Friday, July 5, 2013

On the Menu: Extra Stuff...


One of my neighborhood restaurants actually has 'Extra Stuff' listed on their menu.  I could use some Extra Stuff right now.  

Amidst a 195,000 print on NFPs, the S&P finally broke above its 50 SMA and closed above this key level for the first time since circa 19 June 2013, sending the 10-Year US Treasury Notes up +8.56%.  My portfolios continued to head south, sinking deeper and deeper into the fathomless, dark and cold abyss courtesy of ill-chosen calls and a declining VIX pressured by a failed MACD bullish divergence.

The sad thing about some of my calls is that there are 0 bids on many issues, which means I'm pretty much stuck until someone like Mike Khouw gets some volume going.  

Finally, instead of staring at the same data over and over again, I tried my hand at counting Elliott Waves.  Could we be headed towards a double top now back towards the year's SPY highs at 169.07 - which would finally lead to an ABC correction?  

I noticed that the October 2007 S&P high was more or less a 1.236 Fibonacci extension of the July 2006 low of 1240.  In a similar vein, the most recent S&P high of 1667.47 was very close to a 1.236 Fibonacci extension of the November 2013 low of 1359.  Eery?  Uncanny?

So does this mean that I've blinked and missed the market top?  

If we get lucky, we could see another SPY top that perhaps overshoots the previous high by 20 or 30 points to fake everyone out again - just like in 2007.  

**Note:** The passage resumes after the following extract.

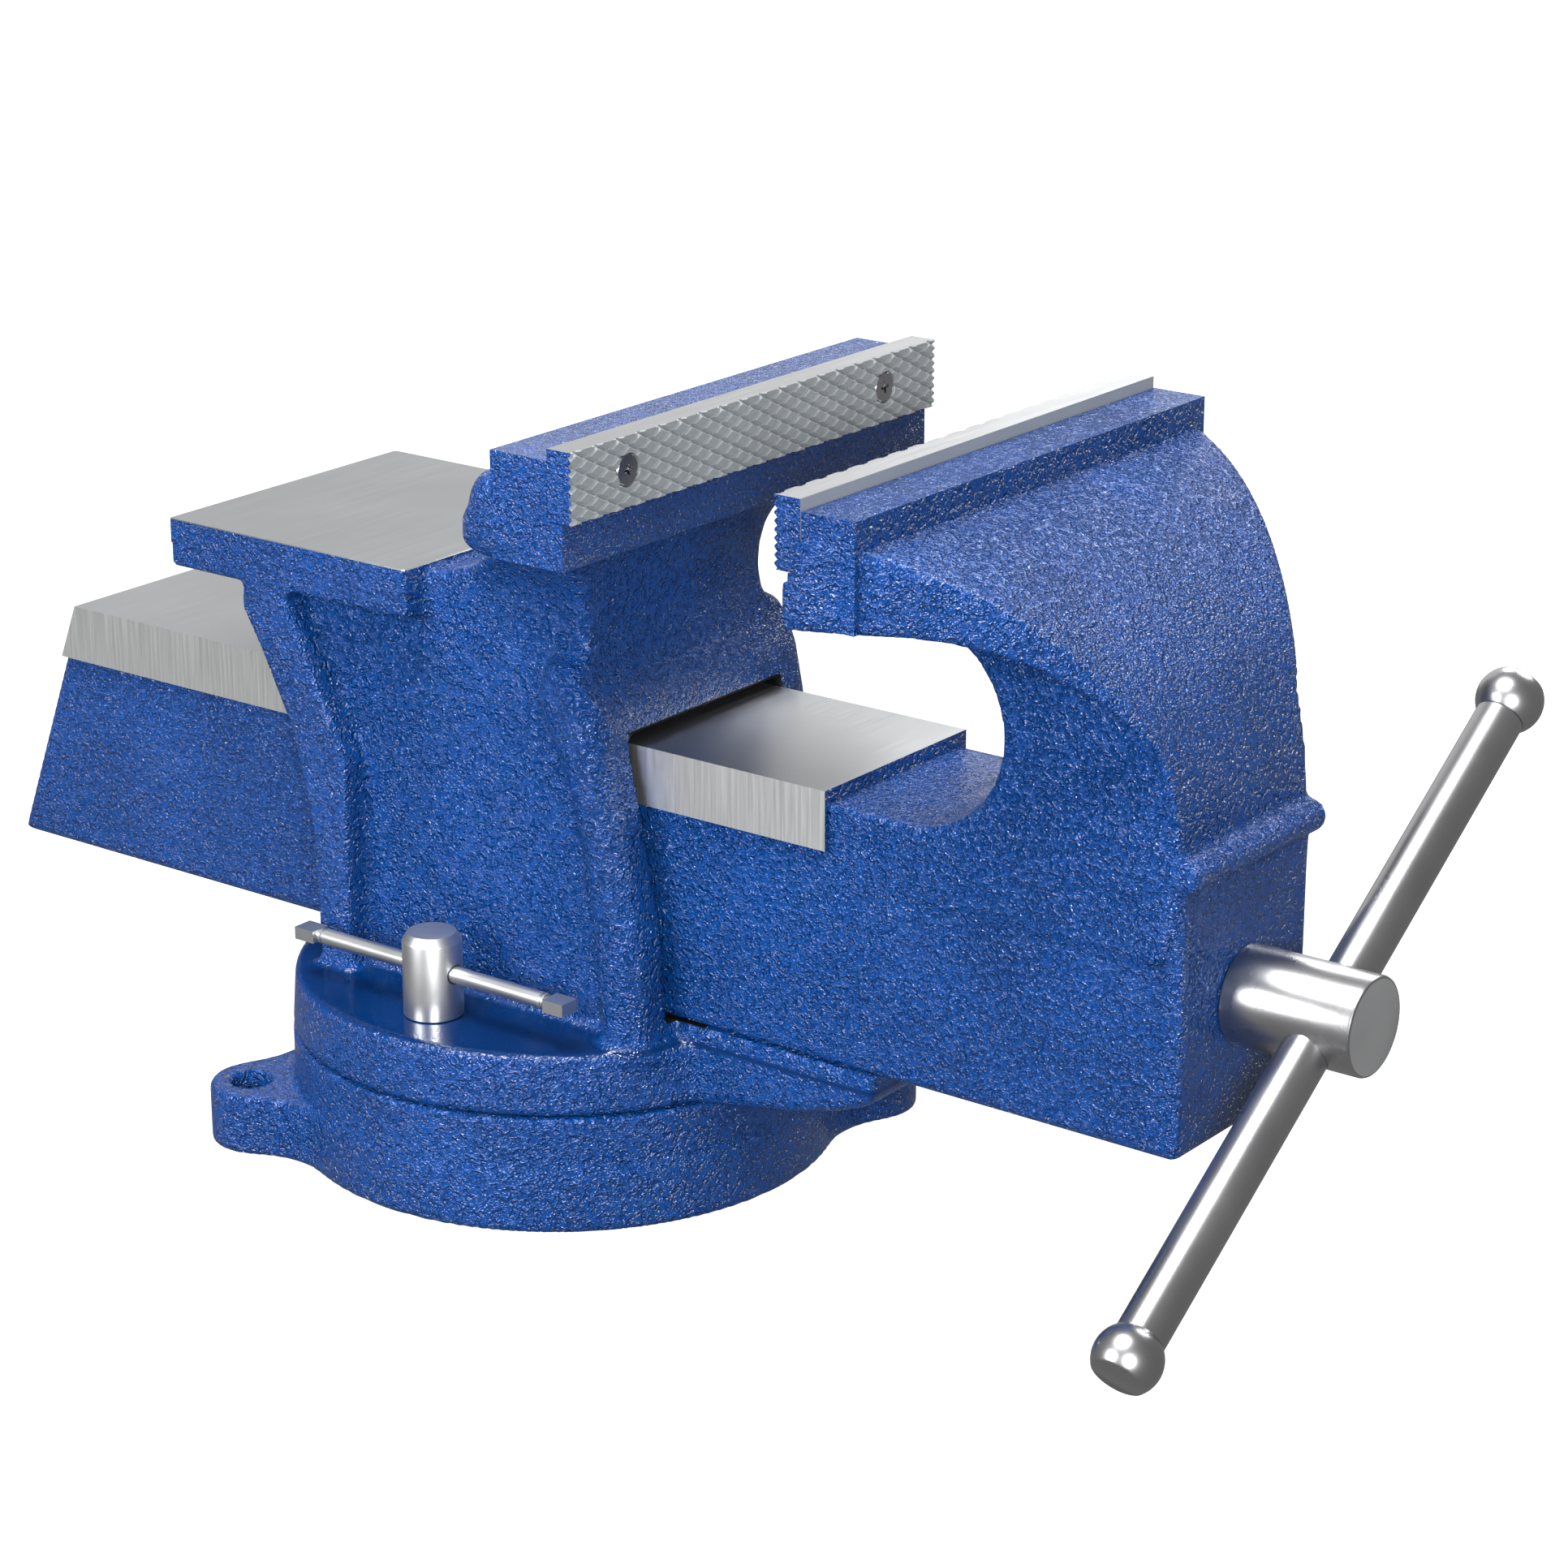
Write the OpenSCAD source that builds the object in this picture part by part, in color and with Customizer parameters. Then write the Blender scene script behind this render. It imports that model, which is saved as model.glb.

If we don't get lucky and people continue selling calls, then I am secretly praying to the Good Lord that there will be an increase in volatility that will somehow white out my promiscuous trading sins.  

Even back in 2006, Unemployment Claims never fell below 300,000 for long, which means that to hope for anything better might just be a futile exercise this time around.  Maybe even Bernanke knows this?  Or maybe he knows better on how to continue to quantitative please the Market Makers.


I've said it once, but I'll say it again.  I'm spooked by the currency action going on even though I don't touch forex with an 18 foot pole anymore, but it all appears reminiscent of 2007 all over again.  Those were the days when GBP/USD hit 2.12 or thereabouts and the EUR/USD kicked it up to about 1.57.  USD/JPY was around 124 and then knife after knife, we got down to 1.43(?) on the GBP/USD and 109 on the USD/JPY in a very, very short time.

If only a light bulb would go on for me so I can get into some positions that will give me some short term profit-taking fun.  

Cramer's going to make me a Wall of Shamer - for sure:

-5.19% SBA
-2.29% Roth IRA

+0.98% DJIA
+1.04% Nasdaq
+1.02% S&P 

-0.72% FTSE
-1.31% Eurofirst
+2.08% Nikkei
+0.05% Shanghai
+0.44% SENSEX
+1.89% Hang Seng

+2.18% WTI
+2.07% Brent
-2.41% Gold
-2.87% Copper
+1.00% Corn

-0.65% EUR/USD
-1.10% GBP/USD
+1.16% USD/JPY
+0.50% EUR/JPY
-0.45% EUR/GBP

+1.54% DJT
-8.09% VIX

+8.56% 10-Year US Treasury Notes

53% Advancing Issues on NYSE
45% Declining Issues on NYSE
2% Unchanged

60% Up Volume
39% Down Volume
1% Unchanged

71% Advancing Issues on Nasdaq
25% Declining Issues on Nasdaq
4% Unchanged

69% Up Volume
30% Down Volume
1% Unchanged


From the Market Wizards David Ryan interview: "So, in the consolidation phase, decreasing volume is good.  If you continue to see very high volume, do you start thinking potential top?  Yes, because that shows that a lot of people are getting out of the stock.  You want an increase in volume when the stock breaks out, but you want a decrease in volume as the stock consolidates...  When the market, or a stock, is bottoming, you want to see increased volume combined with an absence of further price progress on the downside.  For example, if the Dow declines from 2200 to 2100, trades down to 2085 the next day, and then closes higher on increased volume, it demonstrates support.  It suggests that there are a lot of buyers coming in."